Posted by: Right of Center™ | Jul 18, 2005 1:52:02 PM

Walleroo, walleroo, let me be gentle here as I point this out: in a Hirschhorn-run world, you'd be among the first on the trucks out to the "progressive" re-education camp. If you've read the good Chomskyite, you know that he seriously proposes putting "None of the above" on ballot options. Which of course might mesh well wirh some of your own tendencies towards mediation as stated here, but might also allow for the triumph of nasty forces compared to which even Donald Rumsfeld on a bad day will appear mild-mannered.

What then, in fact, was your point? I don't know where Hirschhorn dwells of late (I'd guess somwhere round Camobridge, MA, just as I'd also wager his kids if he has any have never attended public schools, but I could be wrong), but it is certainly on a politicized version of New Grub Street (perhaps "Newer Grub Street") that would never welcome either of our comparatively far more raffish selves. And it is most likely a place where they commit daily the premiere deadly sin, pride. But pride coupled with the 8th worst sin, lefty condescension.

Do you really want to live there? I doubt it. Thus you should take very seriously Hirschorn's pleadings to the Good Dr. Dean to institute a new platform for the Democratic party. Both because your sort would suffer much from this platform and also because Dean is just loony enough to do it.

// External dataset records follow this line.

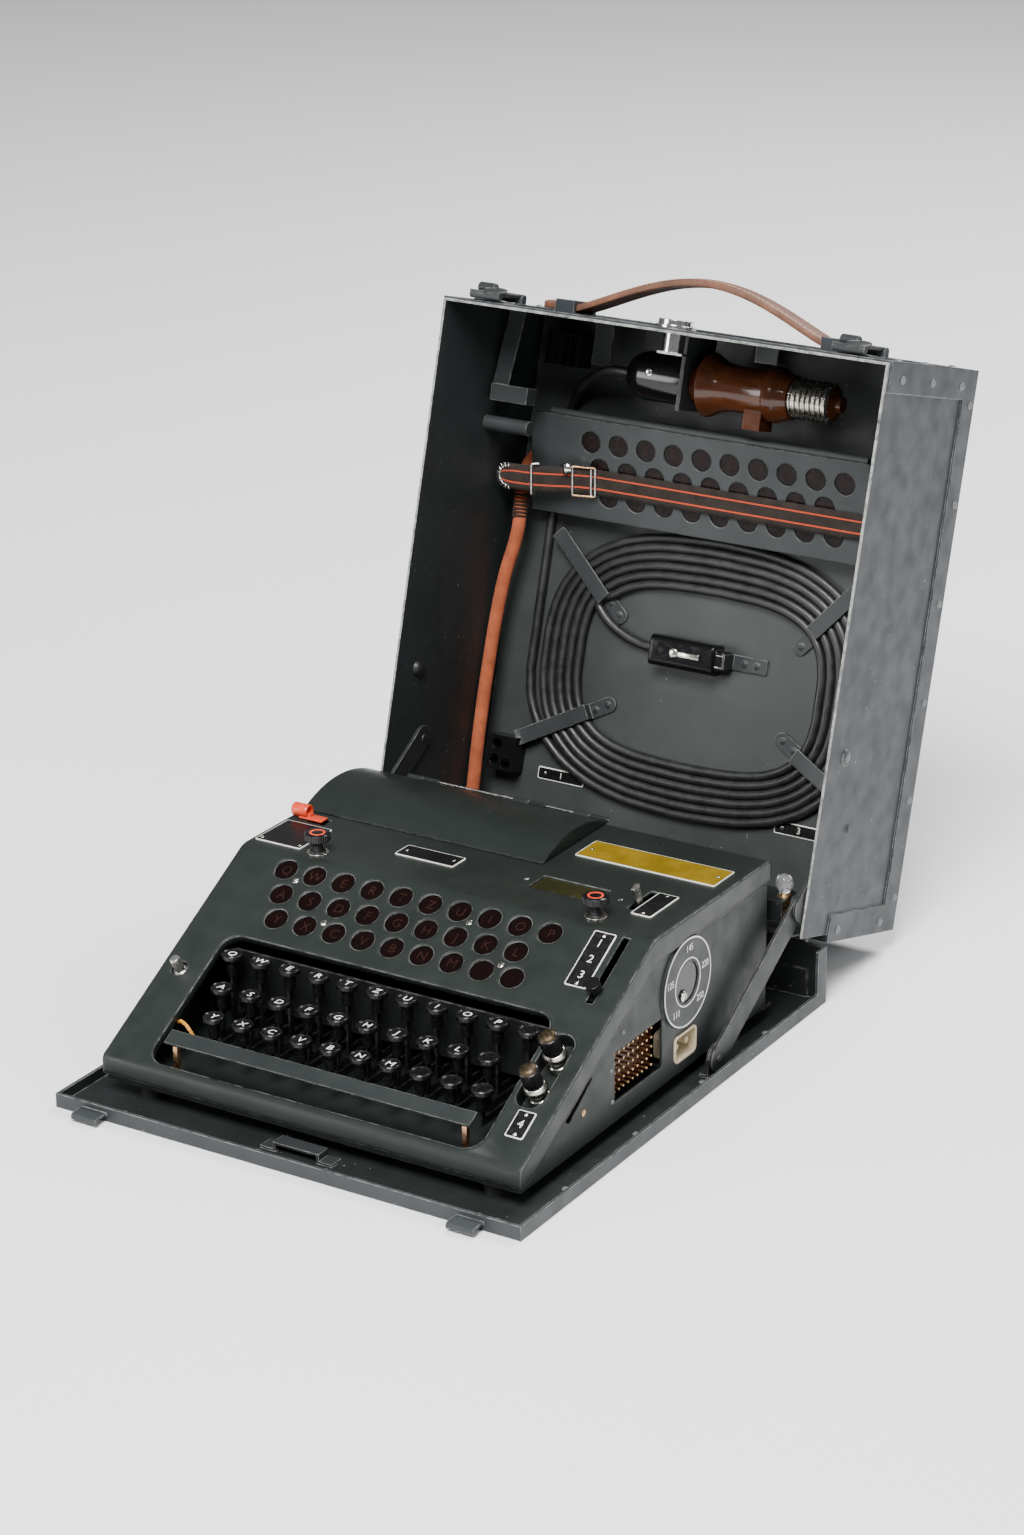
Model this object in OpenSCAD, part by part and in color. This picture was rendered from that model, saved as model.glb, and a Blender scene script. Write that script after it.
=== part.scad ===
// Portable rotor cipher machine, open in its riveted sheet-metal carrying case.
// Frame: +X to the right of the keyboard, +Y to the back, +Z up, millimetres.
// The origin is the centre of the tray's underside, on the table.

/* [Case] */
// Width of the tray that the machine stands on
tray_w = 325; // [322:1:328]
// Depth of the tray, front to back
tray_d = 366; // [364:1:370]
// Height of the low rim along the front and the sides
rim_h = 9; // [7:0.5:9.5]
// Height of the cover's hinge line above the table
hinge_z = 40.3; // [39:0.1:41]
// Depth of the cover, from its rim to the outside of its back panel
cover_depth = 132.5; // [131:0.5:135]
// Angle that the open cover leans back from upright
cover_lean = 15.9; // [12:0.1:18]

/* [Machine] */
// Width of the machine
body_w = 293; // [291:1:294]
// Front of the machine, from the middle of the tray
body_front = -157; // [-158:0.5:-156]
// Rear of the machine, from the middle of the tray
body_rear = 137; // [136:0.5:138]
// Height of the flat top above the table
top_z = 111; // [110:0.5:112]
// Where the sloping front meets the flat top
fold_y = -8; // [-9:0.5:-7]
// Height of the upright lip at the front, at its top
lip_z = 27; // [26:0.5:28]

/* [Keyboard] */
// Distance between neighbouring keys and between lamp windows
pitch = 21; // [20.5:0.1:21.2]
// Sideways step from one row to the next
row_step = 7; // [6.5:0.1:7.2]
// Diameter of a key's round cap
cap_d = 13.6; // [12.5:0.1:14]
// Diameter of a lamp window
window_d = 15; // [13:0.1:15.5]

/* [Rotors] */
// Diameter of the finger wheel of each rotor
rotor_d = 72; // [66:1:72]
// Number of rotor pairs on the shaft
rotor_count = 5; // [5:1:5]

/* [Cord] */
// Diameter of the mains cord
cord_d = 6.3; // [6:0.1:6.4]
// Diameter of the braided lamp cable
braid_d = 9.2; // [8.5:0.1:9.2]

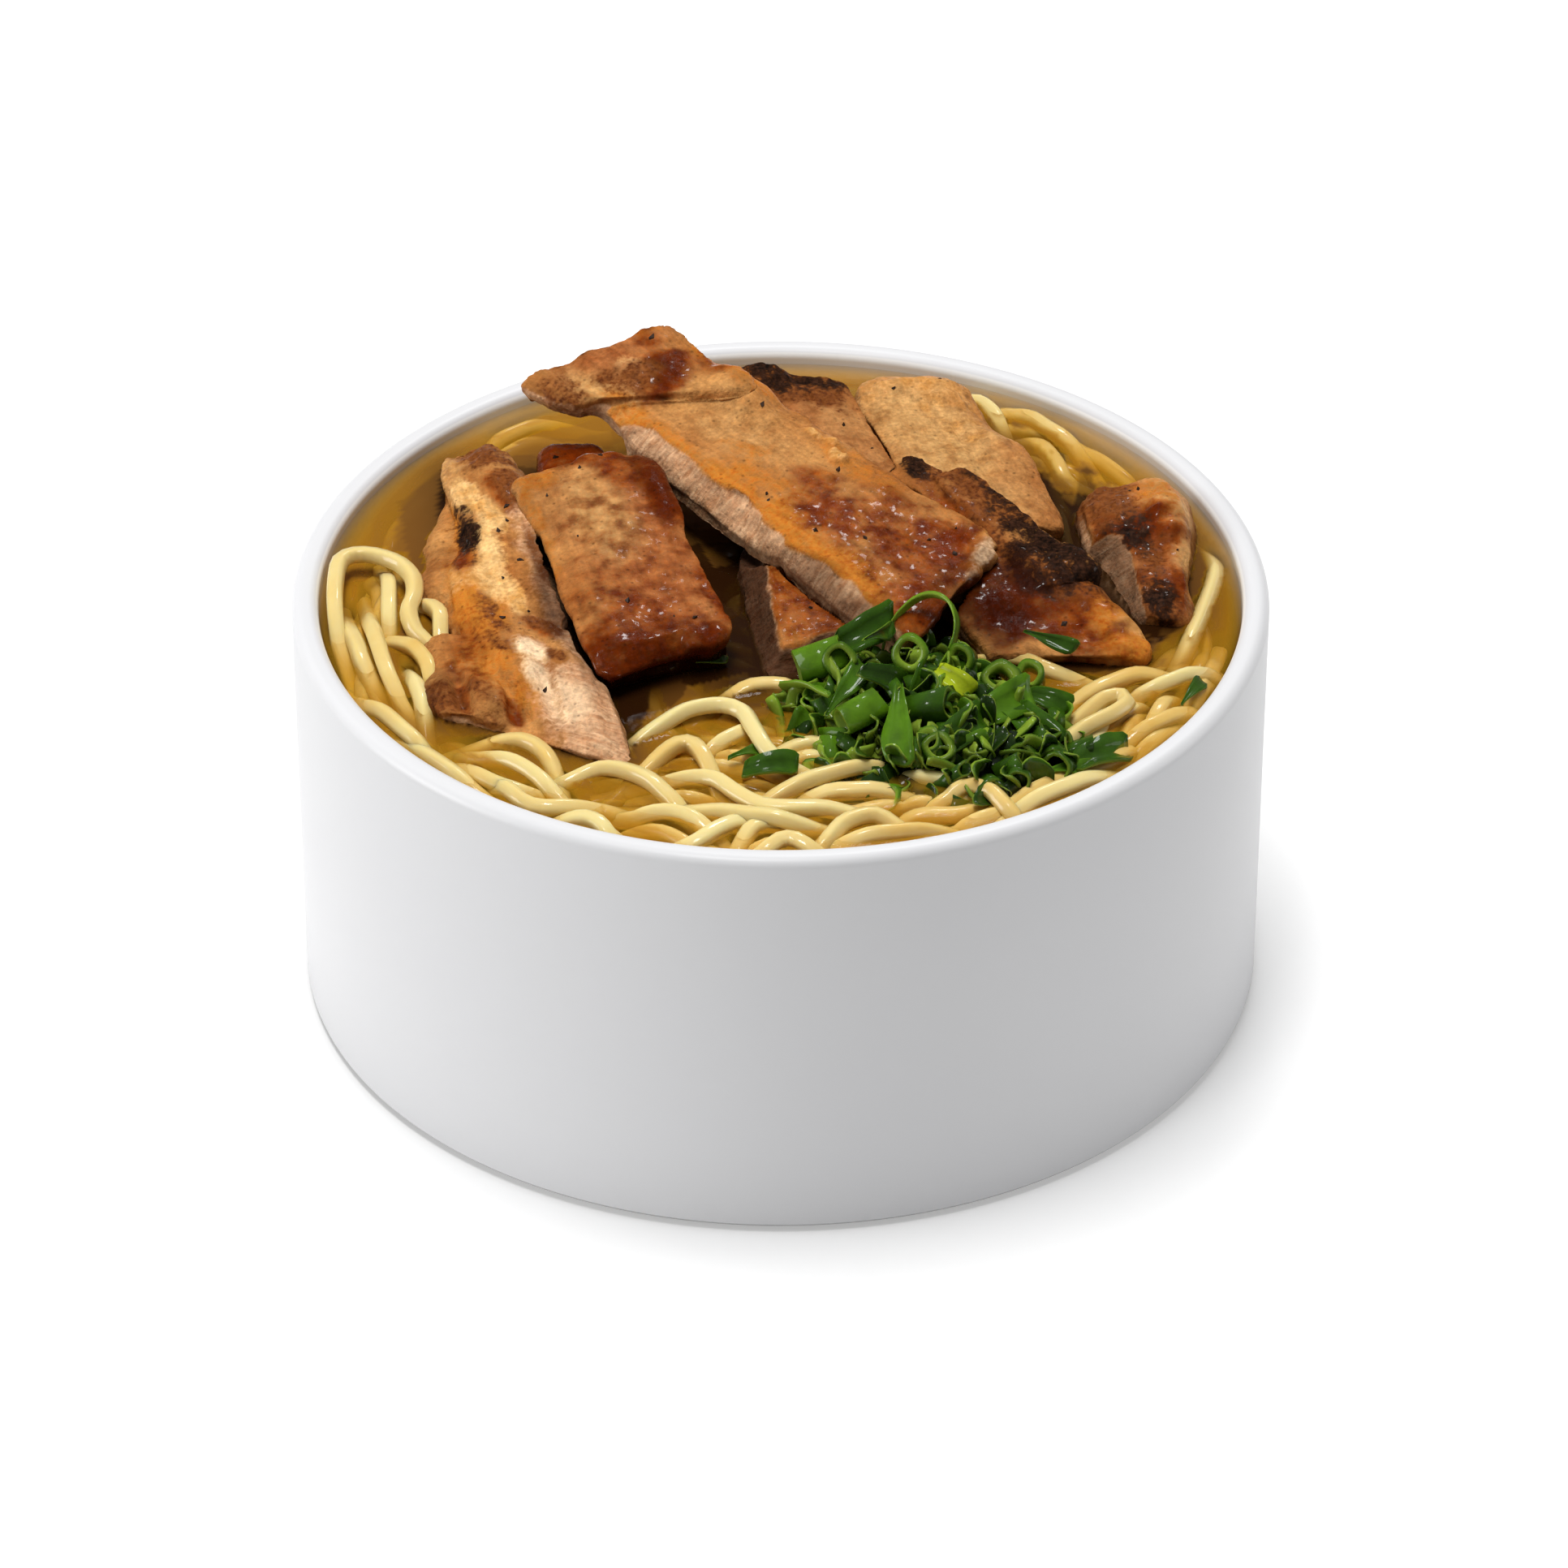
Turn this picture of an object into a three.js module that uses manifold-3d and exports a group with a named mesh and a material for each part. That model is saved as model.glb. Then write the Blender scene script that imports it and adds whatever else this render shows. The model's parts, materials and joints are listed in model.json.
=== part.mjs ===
// A bowl of noodle soup topped with sliced barbecue chicken and chopped spring onion.
// Millimetres, +Z up. The origin is the centre of the bowl's foot, on the table. -Y is the side of
// the bowl that faces the eater, where the noodles and the spring onion show.
import * as THREE from "three";
import { mergeVertices } from "three/addons/utils/BufferGeometryUtils.js";
import Module from "manifold-3d";

// Driving dimensions
const BOWL_RADIUS = 80;
const BOWL_HEIGHT = 72;
const WALL = 4.4;
const FLOOR = 7;
const FOOT_HEIGHT = 0.9;
const FOOT_RADIUS = BOWL_RADIUS - 1.5;
const FOOT_WIDTH = 9;
const FOOT_RECESS = 2;
const BASE_ROUND = 0.8;
const LIP_ROUND = 1.8;
const CAVITY_CORNER = 16;
const CAVITY_RADIUS = BOWL_RADIUS - WALL;
const SOUP_LEVEL = BOWL_HEIGHT - 3;
const GAP = 0.3;
const ROUND_STEPS = 40;

const NOODLE = 3.2;
const NOODLE_SIDES = 5;
const NOODLE_STEP = 5.8;
const NOODLE_END_DIP = 4.2;
const HEAP_RADIUS = 73;
const HEAP_RINGS = [24, 44, 60, HEAP_RADIUS];
const HEAP_UNDERCUT = 3;
const HEAP_TRUNK_RADIUS = 62;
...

Posted by: cathar | Jul 18, 2005 1:55:31 PM

So, Cathar, how do you really feel about McPhee?? Agreed that 350 pages on basin and ridge geology might bore the ears off a stone lion, but a lot of his earlier and shorter pieces in The New Yorker are very well written, IMHO. Would that today's SAT takers (or their principals) could put together a genuine paragraph of simple, expository prose.

No shad or madelaines for you, I guess.